How to Get Your Local Business Website to Rank Higher on Google

Tom KnightTechnical Director

Published

Person holding a smartphone showing a Google local search for ‘electrician near me’ beside an open laptop, with an overlaid title snippet reading ‘How to rank higher on Google Local Business’.

Many local business websites are built like brochures.

A homepage. A few service pages. A contact page. Maybe a gallery. And that is about it.

They look professional. They represent the business fairly. But they rarely rank well on Google, and they rarely bring in a consistent flow of new enquiries from search.

The reason is almost always the same. The website exists as a collection of separate pages rather than a connected system. And Google does not reward collections. It rewards systems.

This article explains the structural approach that changes that, why it works, and what it looks like in practice on a real local business website.

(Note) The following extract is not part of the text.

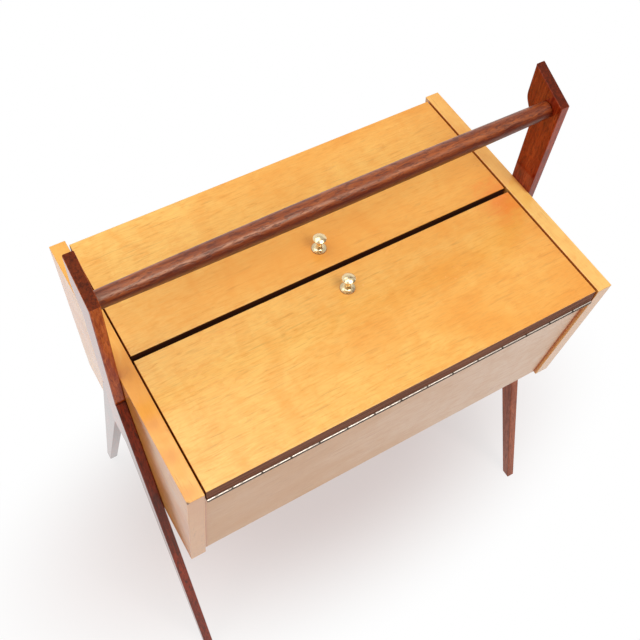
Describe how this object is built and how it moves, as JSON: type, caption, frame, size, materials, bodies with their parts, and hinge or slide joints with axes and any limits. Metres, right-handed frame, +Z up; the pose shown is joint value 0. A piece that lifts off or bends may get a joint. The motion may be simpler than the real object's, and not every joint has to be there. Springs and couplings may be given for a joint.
{
  "type": "sewing box",
  "caption": "Sewing box with slanted sides and hinged lids with small knobs, carried between splayed-leg end frames that are joined by a turned rod.",
  "frame": {"origin": "on the floor, in the middle of the rectangle that the four feet stand on", "axes": "+X along the case to the right as seen from the front, +Y from front to back, +Z up"},
  "size_m": [0.47, 0.3, 0.591],
  "materials": {
    "honey_birch": "satin lacquer",
    "dark_strip": "satin",
    "dark_teak": "satin lacquer",
    "inner_wood": "matte",
    "hinge_steel": "dull",
    "screw_steel": "dull",
    "knob_brass": "polished"
  },
  "bodies": {
    "case": {"left_end_panel": "honey_birch", "right_end_panel": "honey_birch", "front_wall": "honey_birch", "back_wall": "honey_birch", "bottom_board": "inner_wood", "wall_dowels": "inner_wood", "left_lid_rest": "inner_wood", "right_lid_rest": "inner_wood", "left_lid_rest_screws": "screw_steel", "right_lid_rest_screws": "screw_steel", "left_frame_screws": "screw_steel", "right_frame_screws": "screw_steel", "left_upright": "dark_teak", "right_upright": "dark_teak", "left_front_leg": "dark_teak", "right_front_leg": "dark_teak", "left_back_leg": "dark_teak", "right_back_leg": "dark_teak", "carrying_rod": "dark_teak", "front_hinge_wall_leaf": "hinge_steel", "back_hinge_wall_leaf": "hinge_steel", "front_hinge_pin": "hinge_steel", "back_hinge_pin": "hinge_steel", "front_wall_leaf_screws": "screw_steel", "back_wall_leaf_screws": "screw_steel"},
    "front_lid": {"front_lid_board": "honey_birch", "front_lid_hinge_strip": "dark_strip", "front_lid_gap_strip": "dark_strip", "front_hinge_lid_leaf": "hinge_steel", "front_lid_leaf_screws": "screw_steel", "front_knob": "knob_brass", "front_knob_screw": "screw_steel"},
    "back_lid": {"back_lid_board": "honey_birch", "back_lid_hinge_strip": "dark_strip", "back_lid_gap_strip": "dark_strip", "back_hinge_lid_leaf": "hinge_steel", "back_lid_leaf_screws": "screw_steel", "back_knob": "knob_brass", "back_knob_screw": "screw_steel"}
  },
  "joints": [
    {"name": "front_lid_hinge", "type": "hinge", "parent": "case", "child": "front_lid", "pos_m": [0, -0.1433, 0.4361], "axis": [1, 0, 0], "range_deg": [0, 195]},
    {"name": "back_lid_hinge", "type": "hinge", "parent": "case", "child": "back_lid", "pos_m": [0, 0.1433, 0.4361], "axis": [-1, 0, 0], "range_deg": [0, 195]}
  ]
}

Frively internal linking model diagram showing core service page linked to blogs, reviews, team, similar services, and location keywords

Why most local business websites do not rank as well as they should

When Google looks at a local business website, it is trying to answer a set of questions with confidence. What does this business do? Where does it operate? Is it genuinely established and credible in its area? Do real people use it and speak well of it?

A brochure-style website gives Google very little to work with. A homepage that describes the business in general terms. A services page that lists everything in one place. A contact page. There is not much depth there, and depth is what Google rewards.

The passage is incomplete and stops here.